Locals disagree with BMA’s assessment of what impact the promenade will have
The BMA wants the promenade to become a new tourist magnet. Locals countered by denouncing the BMA’s decision to start construction without consulting the public.
“Not only this riverside promenade project, but also many cycle lanes in Bangkok are also opposed by the local people,” the head of Thailand Cycling Club Thongchai Pansawat said. “That’s because the construction of these cycle lanes did not consider the local people’s needs and they were a top-down policy.”
“This project has had zero public debate, this project is for the money, not for people,” architect Duangrit Bunnag said.
It is hard to disagree with Duangrit’s assessment. Short-term financial gain from an increase in tourism will be good for the Treasury. However, the long-term impact on the river, its ecosystem, and those who rely on it for their livelihood will be overwhelmingly damaging.
“Chao Phraya for All” is a farce
Calling the project “Chao Phraya for All” is a farce that should fool nobody. The BMA has united both rich and poor against them by their handling of the project.
Following a number of delays, the project is now underway. Workers are destroying homes. Communities are leaving. The ecosystem is dying.
The Chao Phraya River development was poorly conceived and badly managed. The BMA failed – or did not want – to take a broad enough view to consider how best the project could benefit all stakeholders. Disruption, displacement, and devastation are the results.
“The Chao Phraya River is a precious gem,” Yossapol said. “If we polish it and look after it, it will be worth a fortune. We can’t make any more mistakes,” he pleaded.
There are now calls for a unified agency to manage Thailand’s waterways
There is now little chance to stop the Chao Phraya River promenade development. However, opponents will continue to fight against it in the hope they can affect change in the future and avoid repeated mistakes. The BMA must realise that they must not ignore environmental and social concerns.
Reform of the management of Thailand’s waterways is badly needed.
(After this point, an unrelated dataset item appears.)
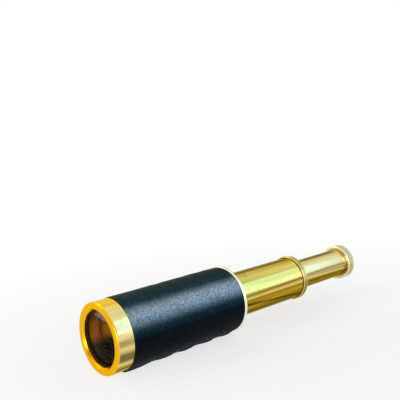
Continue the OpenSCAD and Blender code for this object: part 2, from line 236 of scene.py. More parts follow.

Coordination and cooperation between government departments are inadequate, and stakeholder consultation is minimal.
Adis Isrankgura, an advisor at the Thailand Development Research Institute, raised the idea at a seminar. “Every part of the system is interconnected,” he said. “However, the BMA’s riverside promenade project does not consider the complexity of the Chao Phraya River system, which can lead to negative impacts upstream and downstream.”
Supporting the idea, Paranee Sawasdirak, Civil Society Planning Network activist, added, “An independent central agency [or mechanism] should ensure a unified decision-making process, but the proposal still needs to be discussed, and the public needs to be involved in the discussion regarding the appropriate form and model of the agency.”
Establishing and running such an agency would go some way towards preventing a repeat of the Chao Phraya development upheaval. However, for the families that have already moved on, and for those concerned about the environment, that will be of little consolation.